Criterion M1 — Reliability
Section titled “Criterion M1 — Reliability”| Validity type | Measurement |
| Pass condition | IIA and faithfulness scores are stable across prompt splits, random seeds, and model checkpoints |
| Evidence family | Measurement |
| Minimum reporting | Bootstrap CI on faithfulness (≥100 subsamples); test-retest Pearson r across ≥3 prompt splits; seed variance |
| Common failure mode | Reporting a single point estimate with no confidence interval or variance |
What this criterion requires
Section titled “What this criterion requires”Reliability is the test-retest stability of the measurement instrument. A reliable instrument produces the same result when re-applied under the same conditions.
Three dimensions:
Prompt-sample reliability: Bootstrap 100 random subsamples (80% of full size each); compute target metric on each; report the 95% CI. A 95% CI width ≤ 0.05 (on a 0–1 metric) is a reasonable threshold.

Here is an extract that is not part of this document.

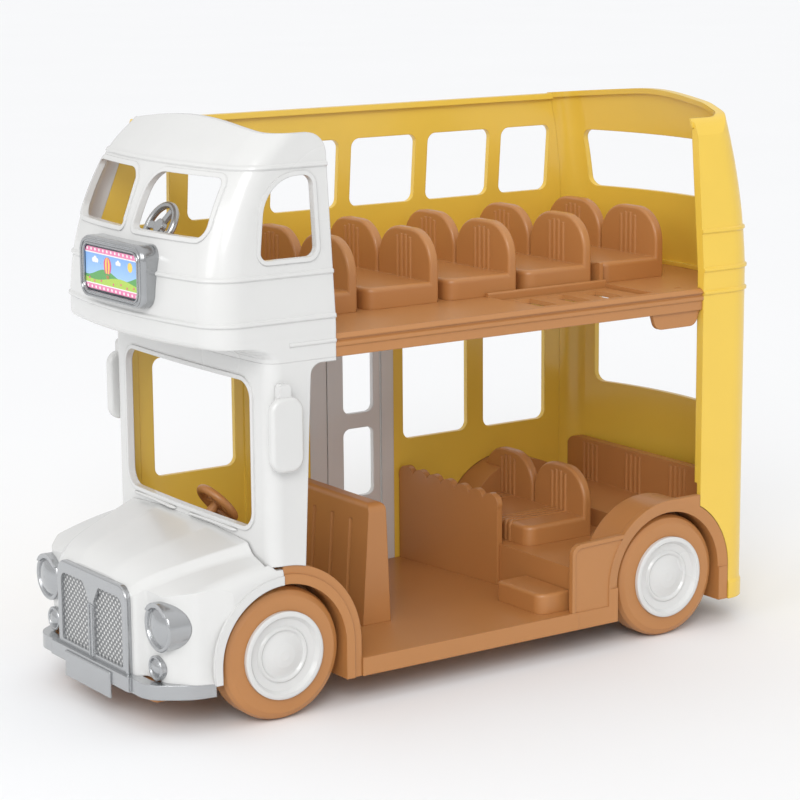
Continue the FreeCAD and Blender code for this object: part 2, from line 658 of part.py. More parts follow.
def front_arch(side):
    """Brown rear half of a front wheel arch, with the wheel well behind it."""
    y0, y1 = sorted((side * HALF_WIDTH, side * (HALF_WIDTH - WELL_DEPTH)))
    solid = arch_ring(0.0, FRONT_ARCH_RADIUS, y0, y1, FLOOR_BOTTOM)
    w0, w1 = sorted((side * (HALF_WIDTH + 1), side * (HALF_WIDTH - WELL_DEPTH + WALL)))
    well = arch_ring(0.0, TYRE_RADIUS + WELL_GAP, w0, w1, FLOOR_BOTTOM - 1)
    s0, s1 = sorted((side * (HALF_WIDTH + 1), side * (HALF_WIDTH - 0.8)))
    band = arch_ring(0.0, FRONT_ARCH_RADIUS - 3.5, s0, s1, FLOOR_BOTTOM - 2)
    step = block(0.0, 40.0, s0, s1, FLOOR_BOTTOM - 1, 99.0).cut(band)
    front = block(-60.0, 0.0, -80.0, 80.0, 0.0, 99.0)
    shaft = rod(AXLE_RADIUS + AXLE_PLAY, 0.0, TYRE_RADIUS, -HALF_WIDTH, HALF_WIDTH)
    return cut(solid, [well, step, front, shaft])


def side_panel():
    """Panel of the platform on the open side; its top follows the arch up to the bench."""
    y0, y1 = -HALF_WIDTH, WALL - HALF_WIDTH
    swell = REAR_ARCH_RADIUS + 0.6
    top = TYRE_RADIUS + swell
    low = prism([(PANEL_X, FLOOR_TOP), (PLATFORM_X, FLOOR_TOP), (PLATFORM_X, FLOOR_BOTTOM),
                 (WHEELBASE, FLOOR_BOTTOM), (WHEELBASE, 50.8), (PANEL_X, 49.2)],
                [0, 0, 0, 0, 0, 5.0], "y", y0, y1)
    over_arch = rod(swell, WHEELBASE, TYRE_RADIUS, y0, y1).common(
        block(WHEELBASE - 40.0, POST_X - 0.2, -80.0, 0.0, TYRE_RADIUS, 99.0))
    beside_bench = block(WHEELBASE, POST_X - 0.2, y0, y1, TYRE_RADIUS, top)
    field = [(PANEL_X + 1.8, FLOOR_TOP), (WHEELBASE, FLOOR_TOP), (WHEELBASE, 49.0), (PANEL_X + 1.8, 47.4)]
    sunk = prism(field, [0, 0, 0, 3.5], "y", y0 - 1.0, y0 + 0.5).cut(
        arch_ring(WHEELBASE, REAR_ARCH_RADIUS, y0 - 2.0, y0 + 1.0, FLOOR_BOTTOM))
    return fuse([low, over_arch, beside_bench]).cut(sunk)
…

Seed reliability: Any step involving random initialization (DAS alignment search, bootstrap sampling, prompt shuffling) produces consistent results across ≥3 seeds. SD ≤ 0.02 is a reasonable threshold.
Checkpoint reliability: The claim should hold across multiple training checkpoints (not just the final checkpoint). A result that holds at only one checkpoint may be a training-stage artifact. Particularly important for LLC-based analyses.
The c11bootstrap.py script implements bootstrap stability for circuit faithfulness. The reconstruction_metrics function in factor_analysis.py provides stability for reconstruction quality metrics.
Reliability vs. consistency (I4)
Section titled “Reliability vs. consistency (I4)”- Reliability (M1): Does the instrument give the same answer when re-applied?
- Consistency (I4): Does the causal effect hold across experimental variation?
High reliability, low consistency: instrument is stable but the effect it measures varies across prompt families. Low reliability, high apparent consistency: instrument is noisy but averages out to a consistent-looking result. Report both.
Minimum reporting rule
Section titled “Minimum reporting rule”- Bootstrap CI on all primary metrics (faithfulness, IIA, AUROC).
- Seed variance for any random process.
- Whether checkpoint stability was tested; if not, flag it.
- A result without any variance estimate fails this criterion.